Was ist jetzt die Konsequenz des ganzen? Ich weiß, dass ich nie eine große Karriere als Blogger hinlegen werde und das ist in Ordnung. Mir ist klar, dass meine Themen, über die ich blogge, keine große Mehrheit ansprechen und auch damit kann ich gut leben. Über etwas anderes zu schreiben, nur um zu gefallen, ist keine Option für mich. Vielleicht sollte ich mir mehr Mühe geben, die Abstände zwischen den einzelnen Posts nicht zu groß werden zu lassen und aktiver bei anderen kommentieren. Und selbst wenn ich nicht so einen durchgestylten perfekten Blog habe wie andere: ich bin niemand, der fürs Bloggen bezahlt wird, ich mache das allein weil es mir Spaß macht. Das bedeutet eben auch, dass ich nicht verpflichtet bin zu Posts in einem bestimmten Abstand oder auf einer Rangliste der Beliebtheit einen bestimmten Platz zu halten.

Das heißt eigentlich, dass ich mit dem Bloggen keinerlei Druck habe. Trotzdem empfinde ich einen Erwartungsdruck und dieser Druck, mithalten zu müssen, gefällt mir einfach nicht.

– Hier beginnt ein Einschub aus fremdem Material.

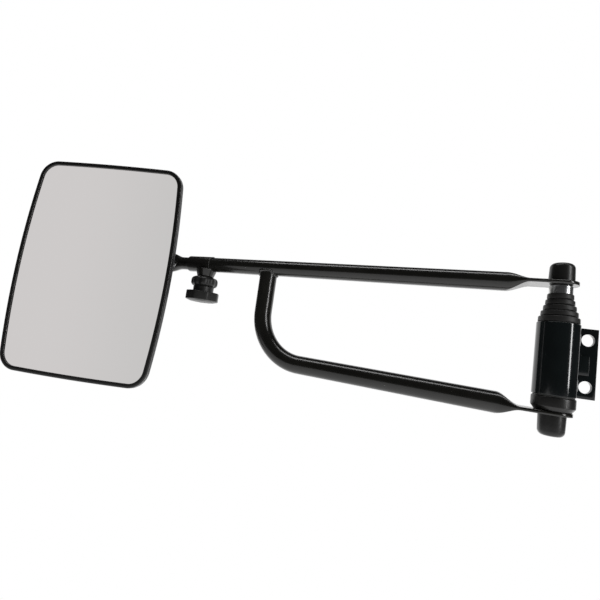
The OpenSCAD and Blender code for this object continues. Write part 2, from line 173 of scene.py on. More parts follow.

Nach inzwischen gut vier Jahren möchte ich dieses schöne Hobby auch nicht aufgeben, nur weil die Ansprüche der breiten Masse an die Präsentation und Vermarktung eines Blogs gestiegen sind. Schließlich will ich mich nicht unbedingt selbst als perfekt inszenieren sondern einfach über das schreiben, was mich bewegt.

Kennt ihr diesen Druck als Blogger oder macht ihr einfach so weiter wie es euch Spaß macht?